• Request
Starting at the line containing "obj.matrix_world = Matrix.Identity(4)", copy each line exactly, ending with the line containing "# ---------- materials". Leave out everything else.

[START]

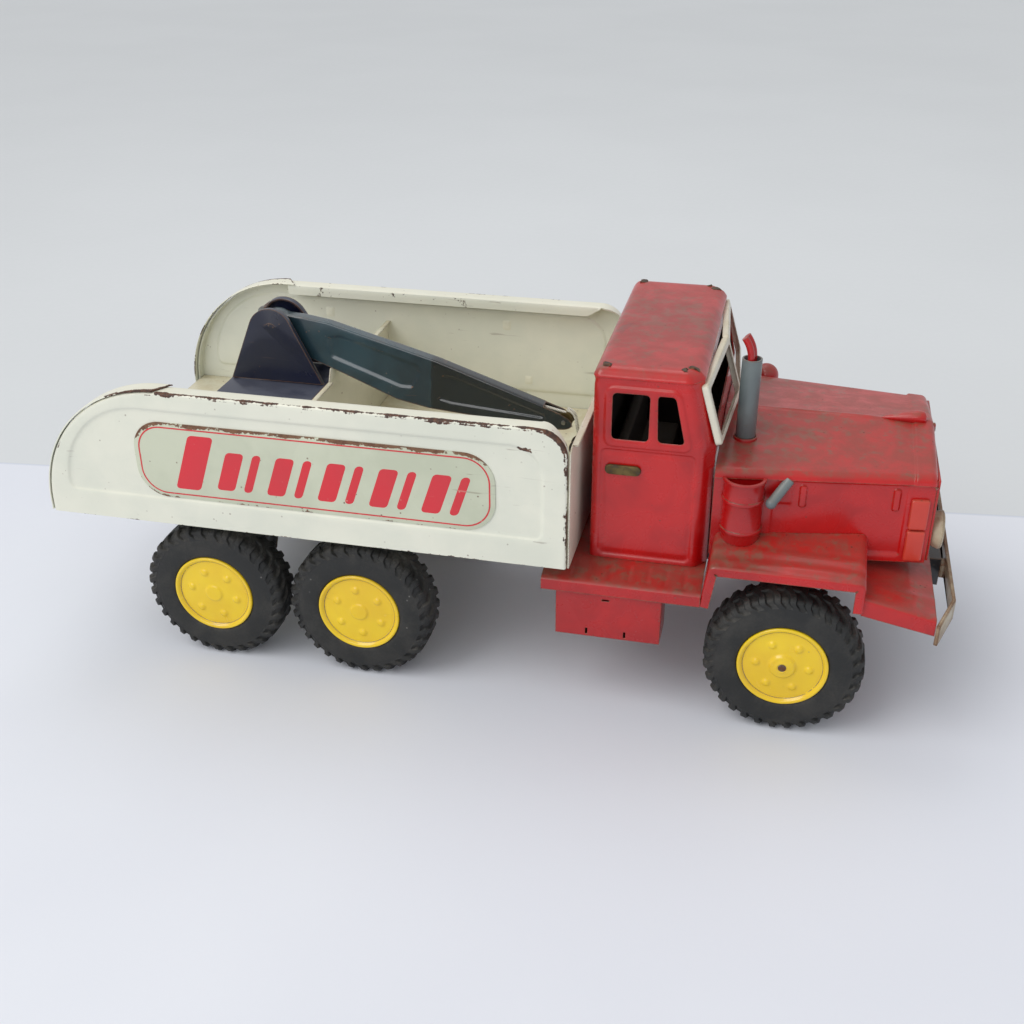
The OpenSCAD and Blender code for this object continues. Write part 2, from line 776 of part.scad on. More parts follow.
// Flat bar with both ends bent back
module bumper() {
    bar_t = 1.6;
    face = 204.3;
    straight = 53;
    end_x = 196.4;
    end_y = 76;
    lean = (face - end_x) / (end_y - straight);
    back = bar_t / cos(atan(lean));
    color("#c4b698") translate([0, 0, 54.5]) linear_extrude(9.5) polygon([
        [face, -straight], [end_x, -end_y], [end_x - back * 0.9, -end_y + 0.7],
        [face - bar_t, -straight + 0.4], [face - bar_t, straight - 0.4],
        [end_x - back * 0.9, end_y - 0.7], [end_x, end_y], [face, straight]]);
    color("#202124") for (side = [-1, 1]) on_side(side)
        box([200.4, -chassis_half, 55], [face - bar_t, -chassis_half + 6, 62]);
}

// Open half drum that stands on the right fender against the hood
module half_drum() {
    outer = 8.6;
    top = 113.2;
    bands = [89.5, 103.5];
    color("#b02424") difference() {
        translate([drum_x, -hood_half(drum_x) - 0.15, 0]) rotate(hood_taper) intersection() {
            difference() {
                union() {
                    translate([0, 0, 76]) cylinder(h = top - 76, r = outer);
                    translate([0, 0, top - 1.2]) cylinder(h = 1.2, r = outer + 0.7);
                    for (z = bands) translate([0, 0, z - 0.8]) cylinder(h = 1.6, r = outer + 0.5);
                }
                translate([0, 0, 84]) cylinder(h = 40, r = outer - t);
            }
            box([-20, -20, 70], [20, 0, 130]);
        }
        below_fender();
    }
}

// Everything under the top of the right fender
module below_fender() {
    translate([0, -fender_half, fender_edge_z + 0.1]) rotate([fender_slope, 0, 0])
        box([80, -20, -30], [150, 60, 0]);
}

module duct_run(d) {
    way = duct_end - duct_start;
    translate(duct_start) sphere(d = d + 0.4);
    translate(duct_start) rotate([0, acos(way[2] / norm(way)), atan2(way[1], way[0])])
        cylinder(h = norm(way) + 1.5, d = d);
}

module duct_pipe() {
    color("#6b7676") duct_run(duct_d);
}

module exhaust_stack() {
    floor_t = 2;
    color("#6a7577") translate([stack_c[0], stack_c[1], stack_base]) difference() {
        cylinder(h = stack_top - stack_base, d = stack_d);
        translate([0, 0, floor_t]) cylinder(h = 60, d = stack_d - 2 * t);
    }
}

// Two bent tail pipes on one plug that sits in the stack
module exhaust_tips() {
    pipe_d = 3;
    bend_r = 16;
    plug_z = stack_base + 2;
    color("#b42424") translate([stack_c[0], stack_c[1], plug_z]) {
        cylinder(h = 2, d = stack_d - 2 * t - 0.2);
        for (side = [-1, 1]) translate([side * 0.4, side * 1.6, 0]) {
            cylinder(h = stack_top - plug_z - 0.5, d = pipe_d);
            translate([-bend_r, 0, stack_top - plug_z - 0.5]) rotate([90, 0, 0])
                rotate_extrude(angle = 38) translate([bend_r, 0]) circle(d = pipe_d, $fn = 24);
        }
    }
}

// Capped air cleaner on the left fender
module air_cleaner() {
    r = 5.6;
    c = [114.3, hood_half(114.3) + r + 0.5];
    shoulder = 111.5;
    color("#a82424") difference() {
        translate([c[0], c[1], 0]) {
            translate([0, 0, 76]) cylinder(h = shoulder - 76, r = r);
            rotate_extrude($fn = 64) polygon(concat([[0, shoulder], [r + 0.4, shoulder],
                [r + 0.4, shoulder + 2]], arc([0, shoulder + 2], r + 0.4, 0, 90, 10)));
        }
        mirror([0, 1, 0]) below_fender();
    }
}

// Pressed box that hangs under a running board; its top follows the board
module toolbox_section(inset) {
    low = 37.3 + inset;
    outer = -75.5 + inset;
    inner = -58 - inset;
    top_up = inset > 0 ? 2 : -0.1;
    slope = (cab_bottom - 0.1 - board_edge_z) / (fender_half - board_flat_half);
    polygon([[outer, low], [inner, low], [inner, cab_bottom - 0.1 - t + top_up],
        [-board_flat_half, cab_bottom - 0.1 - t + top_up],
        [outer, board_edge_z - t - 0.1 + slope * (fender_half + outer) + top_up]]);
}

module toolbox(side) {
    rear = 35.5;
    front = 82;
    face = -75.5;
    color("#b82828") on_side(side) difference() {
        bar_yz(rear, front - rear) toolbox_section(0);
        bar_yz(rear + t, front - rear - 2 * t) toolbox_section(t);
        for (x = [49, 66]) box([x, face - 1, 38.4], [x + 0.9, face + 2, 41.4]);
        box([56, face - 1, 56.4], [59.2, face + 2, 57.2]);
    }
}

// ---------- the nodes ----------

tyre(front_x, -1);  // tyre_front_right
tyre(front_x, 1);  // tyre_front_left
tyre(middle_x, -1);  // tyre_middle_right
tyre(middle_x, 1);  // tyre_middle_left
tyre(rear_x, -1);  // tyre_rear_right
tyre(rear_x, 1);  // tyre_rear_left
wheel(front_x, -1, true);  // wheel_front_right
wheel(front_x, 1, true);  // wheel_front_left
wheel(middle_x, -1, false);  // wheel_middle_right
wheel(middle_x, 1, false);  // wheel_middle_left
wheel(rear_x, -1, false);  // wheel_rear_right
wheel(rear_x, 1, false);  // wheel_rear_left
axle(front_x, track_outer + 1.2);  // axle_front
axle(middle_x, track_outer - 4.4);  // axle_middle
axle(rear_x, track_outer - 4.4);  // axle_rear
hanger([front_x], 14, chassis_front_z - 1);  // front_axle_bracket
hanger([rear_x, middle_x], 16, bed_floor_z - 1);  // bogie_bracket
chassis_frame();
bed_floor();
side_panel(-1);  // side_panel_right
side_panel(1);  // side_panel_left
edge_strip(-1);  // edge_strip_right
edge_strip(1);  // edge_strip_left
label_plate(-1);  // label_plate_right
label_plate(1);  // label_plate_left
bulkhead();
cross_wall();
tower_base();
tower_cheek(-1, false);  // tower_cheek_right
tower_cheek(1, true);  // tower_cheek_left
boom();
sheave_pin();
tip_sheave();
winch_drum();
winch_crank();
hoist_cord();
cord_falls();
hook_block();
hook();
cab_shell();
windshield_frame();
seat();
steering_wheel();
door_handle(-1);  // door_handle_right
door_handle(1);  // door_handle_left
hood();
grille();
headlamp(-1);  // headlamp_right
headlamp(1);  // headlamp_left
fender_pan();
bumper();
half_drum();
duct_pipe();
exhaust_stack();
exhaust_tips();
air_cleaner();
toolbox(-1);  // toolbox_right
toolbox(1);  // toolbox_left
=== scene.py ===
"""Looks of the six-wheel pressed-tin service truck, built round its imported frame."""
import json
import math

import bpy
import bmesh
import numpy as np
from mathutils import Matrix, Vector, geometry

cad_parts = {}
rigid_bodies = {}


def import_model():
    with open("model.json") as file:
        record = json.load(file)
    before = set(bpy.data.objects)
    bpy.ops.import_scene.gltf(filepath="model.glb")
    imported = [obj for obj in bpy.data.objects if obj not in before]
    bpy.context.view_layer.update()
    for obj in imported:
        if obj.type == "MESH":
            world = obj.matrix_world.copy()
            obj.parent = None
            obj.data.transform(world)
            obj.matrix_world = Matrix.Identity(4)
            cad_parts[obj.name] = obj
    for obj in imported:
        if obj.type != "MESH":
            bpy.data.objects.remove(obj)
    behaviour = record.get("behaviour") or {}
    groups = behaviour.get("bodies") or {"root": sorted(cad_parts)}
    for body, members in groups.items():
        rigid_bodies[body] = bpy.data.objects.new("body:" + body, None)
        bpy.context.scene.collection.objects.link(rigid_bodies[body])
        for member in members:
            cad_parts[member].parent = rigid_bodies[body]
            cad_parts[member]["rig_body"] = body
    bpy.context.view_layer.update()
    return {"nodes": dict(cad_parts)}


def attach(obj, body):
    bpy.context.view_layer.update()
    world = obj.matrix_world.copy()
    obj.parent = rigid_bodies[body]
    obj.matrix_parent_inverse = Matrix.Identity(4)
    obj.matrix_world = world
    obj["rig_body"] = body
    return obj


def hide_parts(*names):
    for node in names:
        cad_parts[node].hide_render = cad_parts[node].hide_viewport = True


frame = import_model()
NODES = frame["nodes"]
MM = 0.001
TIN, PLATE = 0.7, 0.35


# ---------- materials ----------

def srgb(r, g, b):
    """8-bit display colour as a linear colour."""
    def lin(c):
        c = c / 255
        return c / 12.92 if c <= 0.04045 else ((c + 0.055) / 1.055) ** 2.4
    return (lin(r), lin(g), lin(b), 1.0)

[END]

• Output
            obj.matrix_world = Matrix.Identity(4)
            cad_parts[obj.name] = obj
    for obj in imported:
        if obj.type != "MESH":
            bpy.data.objects.remove(obj)
    behaviour = record.get("behaviour") or {}
    groups = behaviour.get("bodies") or {"root": sorted(cad_parts)}
    for body, members in groups.items():
        rigid_bodies[body] = bpy.data.objects.new("body:" + body, None)
        bpy.context.scene.collection.objects.link(rigid_bodies[body])
        for member in members:
            cad_parts[member].parent = rigid_bodies[body]
            cad_parts[member]["rig_body"] = body
    bpy.context.view_layer.update()
    return {"nodes": dict(cad_parts)}


def attach(obj, body):
    bpy.context.view_layer.update()
    world = obj.matrix_world.copy()
    obj.parent = rigid_bodies[body]
    obj.matrix_parent_inverse = Matrix.Identity(4)
    obj.matrix_world = world
    obj["rig_body"] = body
    return obj


def hide_parts(*names):
    for node in names:
        cad_parts[node].hide_render = cad_parts[node].hide_viewport = True


frame = import_model()
NODES = frame["nodes"]
MM = 0.001
TIN, PLATE = 0.7, 0.35


# ---------- materials ----------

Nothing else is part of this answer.